De forma mais tangível, do ponto de vista financeiro, pode-se citar os benefícios apontados através da pesquisa da consultoria McKinsey publicada no recente artigo “Criatividade e lucratividade: Como empresas vencedoras transformam criatividade em crescimento e valor para o negócio”.

No artigo, a consultoria demonstra a relação do “Award Creativity Scorede (ACS)” — índice criado pela consultoria que mede a relação entre criatividade e performance, com o desempenho financeiro. A pesquisa mostra que empresas com baixo índice ACS têm menos chances de obter resultados financeiros acima da média.

Organizações que nasceram com a cultura de empoderar seus colaboradores encontram mais facilidade de endereçar seus projetos de inovação. A digitalização dos negócios e as novas gerações contribuem fortemente para que o intraempreendedorismo flua com maior facilidade nessas organizações.
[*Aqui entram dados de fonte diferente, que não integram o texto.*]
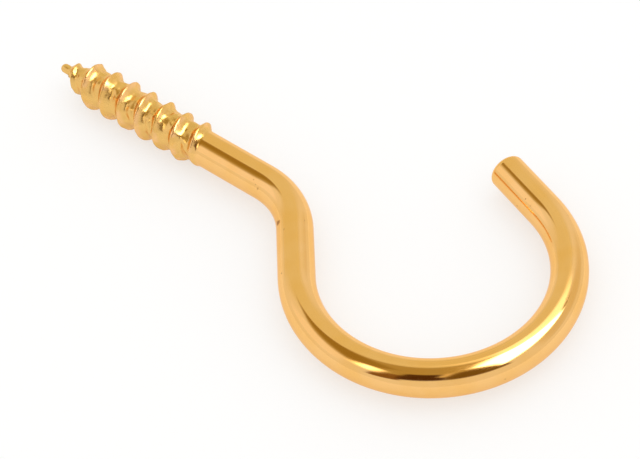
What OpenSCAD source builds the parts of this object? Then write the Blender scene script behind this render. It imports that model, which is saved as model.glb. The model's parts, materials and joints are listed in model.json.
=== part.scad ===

No sentido oposto, as empresas que ainda mantêm a gestão totalmente centralizada, com o formato burocrático e vertical, precisam repensar esse modelo e promover a transformação de sua cultura para continuarem seus negócios dentro de novas perspectivas de mercado que são bem esclarecidas por Philip Kotler. Este, em sua obra “Marketing 4.0 do Tradicional ao Digital”, de 2017, afirma à página 30 que o mercado “está se tornando mais inclusivo. A mídia social elimina barreiras geográficas e demográficas, permitindo às pessoas se conectarem e se comunicarem, e, às empresas, inovar por meio da colaboração”.

Para isso são necessárias algumas ações que viabilizem e estimulem o ambiente para o intraempreendedor, tais como: desenvolver o pensamento coletivo, a capacitação e o engajamento dos colaboradores, a promoção e a geração de ideais, além do desenvolvimento de lideranças motivadoras.

*Gilberto Santos é diretor financeiro do escritório Fragata e Antunes Advogados, com MBA em Gestão Financeira, Auditoria e Controladoria pela FGV e MBA de Gestão Estratégica e Econômica de Negócios na FGV.